The new law also makes it much harder for cards to raise rates on existing balances unless borrowers fall at least 60 days late with their payments.

The big exception is for variable rate cards.

The interest rate on those cards is determined by adding an established rate or margin, to a fluctuating index rate, usually the prime rate banks charge their best commercial customers.

If the index rate those cards use to determine the interest rate goes up, then the card’s interest rate can increase right along with it.

Bank of America, for example, sent an undisclosed number of customers a letter a letter in June, telling them that their accounts would switch to a variable interest rate effective with their August statement.
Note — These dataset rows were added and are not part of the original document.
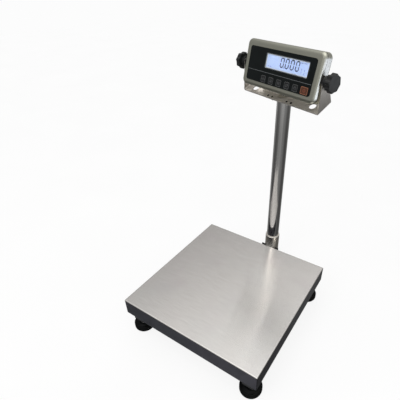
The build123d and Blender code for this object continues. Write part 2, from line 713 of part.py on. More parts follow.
def make_case_screws():
    screws = []
    for x, z in case_screw_places():
        shank = rod(CASE_SCREW_R, (CASE_SCREW_END_Y + LAP, REAR_FACE_Y + LAP), x, z)
        head = rod(CASE_SCREW_HEAD_R, (REAR_FACE_Y, REAR_FACE_Y + CASE_SCREW_HEAD), x, z)
        screws.append(shank + fillet(head.edges().sort_by(Axis.Y)[-1], CASE_SCREW_ROUND))
    return group(screws)


def key_places():
    """Each key's name, place across the panel and size."""
    places = [(name, KEY_FIRST_X + i * KEY_PITCH, KEY_SIZE) for i, name in enumerate(KEY_NAMES)]
    return [*places, ("power", POWER_KEY_X, POWER_KEY_SIZE)]


def make_overlay():
    y = (FACE_Y - OVERLAY, FACE_Y)
    overlay = panel(OVERLAY_X, OVERLAY_Z, OVERLAY_CORNER, y, z=OVERLAY_CENTRE_Z)
    overlay -= panel(DISPLAY_X, DISPLAY_Z, DISPLAY_CORNER, y, *DISPLAY_CENTRE)
    for _, x, size in key_places():
        overlay -= panel(size[0] + 2 * KEY_GAP, size[1] + 2 * KEY_GAP, KEY_CORNER + KEY_GAP, y, x, KEY_Z)
    return overlay


def make_display_window():
    y = (FACE_Y - OVERLAY + WINDOW_SINK, FACE_Y)
    width = DISPLAY_X - 2 * WINDOW_GAP
    height = DISPLAY_Z - 2 * WINDOW_GAP
    return panel(width, height, DISPLAY_CORNER, y, *DISPLAY_CENTRE)


def make_lcd_module():
    front = FACE_Y + CASE_SHEET
    width = DISPLAY_X + 2 * LCD_MARGIN
    height = DISPLAY_Z + 2 * LCD_MARGIN
    return panel(width, height, DISPLAY_CORNER, (front, front + LCD_DEPTH), *DISPLAY_CENTRE)


def make_key(x, size):
    front = FACE_Y - OVERLAY - KEY_PROUD
    key = panel(size[0], size[1], KEY_CORNER, (front, front + KEY_THICK), x, KEY_Z)
    return fillet(key.faces().sort_by(Axis.Y)[0].edges(), KEY_ROUND)


def make_main_board():
    """The board with a processor, a converter, three capacitors and a connector on its back."""
    width, thick, height = BOARD_SIZE
    back = BOARD_Y + thick
    levels = (CASE_CENTRE_Z - height / 2, CASE_CENTRE_Z + height / 2)
    parts = [block((-width / 2, width / 2), (BOARD_Y, back), levels)]
    parts += [block(x, (back, back + tall), z) for x, tall, z in BOARD_CHIPS]
    for i in range(CAPACITORS):
        x = CAPACITOR_X + i * CAPACITOR_PITCH
        parts.append(rod(CAPACITOR_R, (back, back + CAPACITOR_TALL), x, CAPACITOR_Z))
    return group(parts)


def make_battery():
    width, depth, height = BATTERY_SIZE
    x = (BATTERY_X - width / 2, BATTERY_X + width / 2)
    levels = (CASE_CENTRE_Z - height / 2, CASE_CENTRE_Z + height / 2)
    battery = block(x, (BATTERY_Y, BATTERY_Y + depth), levels)
    return fillet(battery.edges().filter_by(Axis.X), BATTERY_ROUND)


def make_battery_strap():
    """A band round the battery's back, fixed to the inside of the hump above and below it."""
    height = BATTERY_SIZE[2]
    x = (BATTERY_X - STRAP_WIDTH / 2, BATTERY_X + STRAP_WIDTH / 2)
    inner = height / 2 + LOOSE_FIT
    back = BATTERY_Y + BATTERY_SIZE[1] + LOOSE_FIT
    band_z = (CASE_CENTRE_Z - inner - STRAP, CASE_CENTRE_Z + inner + STRAP)
    band = block(x, (BATTERY_Y, back + STRAP), band_z)
    return band - block(x, (BATTERY_Y, back), (CASE_CENTRE_Z - inner, CASE_CENTRE_Z + inner))


def make_pivot_bosses():
    bosses = []
    for side in (-1, 1):
        outer = side * (CASE_X / 2 - CASE_SHEET)
        limits = (outer - side * BOSS_LENGTH, outer)
        bosses.append(axle(BOSS_R, limits) - axle(PIVOT_BORE_R, limits))
    return group(bosses)


def make_pivot_washers():
    washers = []
    for side in (-1, 1):
        limits = (side * CASE_X / 2, side * WASHER_END_X)
        washers.append(axle(WASHER_R, limits) - axle(PIVOT_BORE_R, limits))
    return group(washers)


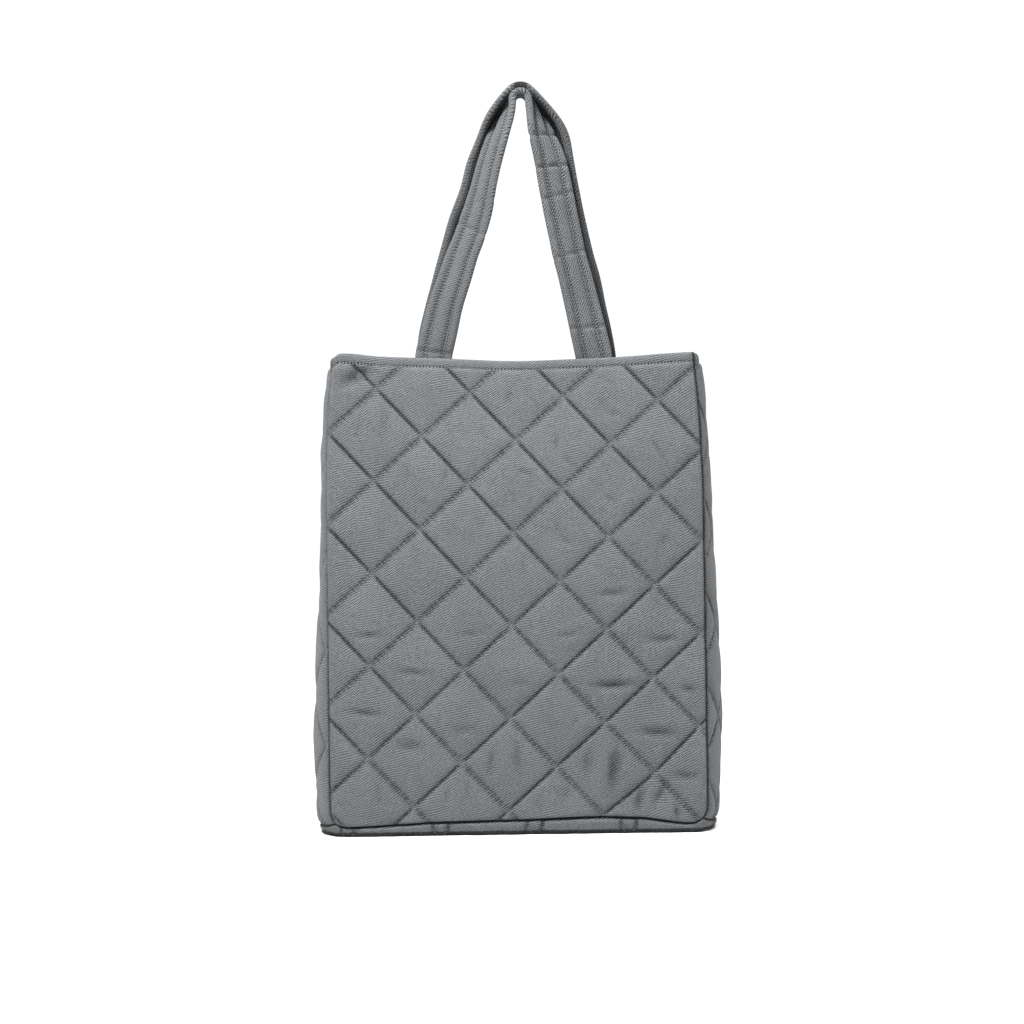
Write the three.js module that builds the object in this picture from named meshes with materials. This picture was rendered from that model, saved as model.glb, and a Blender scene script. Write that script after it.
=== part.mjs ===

It says the change was calculated to avoid any immediate rate increase.

If, for example, a cardholder had a fixed rate of 13%, Bank of America revised that to a variable rate of prime plus whatever margin would bring the customer up to a variable rate that is currently around 13%.

But with the prime rate currently at 3.25%, it has only one way to go once the Federal Reserve stops pushing interest rates to artificially-low levels to fight the recession. And that is up.

Discover and J.P. Morgan Chase will allow customers to avoid the change by closing their accounts.

That allows cardholders to payoff any balance at the existing, fixed interest rate. But it means they can no longer use the card.

Bank of America will not. Even if you do close your Bank of America credit card account, unless you immediately pay off your balance in a lump sum, you’ll be charged the variable rate on any pre-existing balances.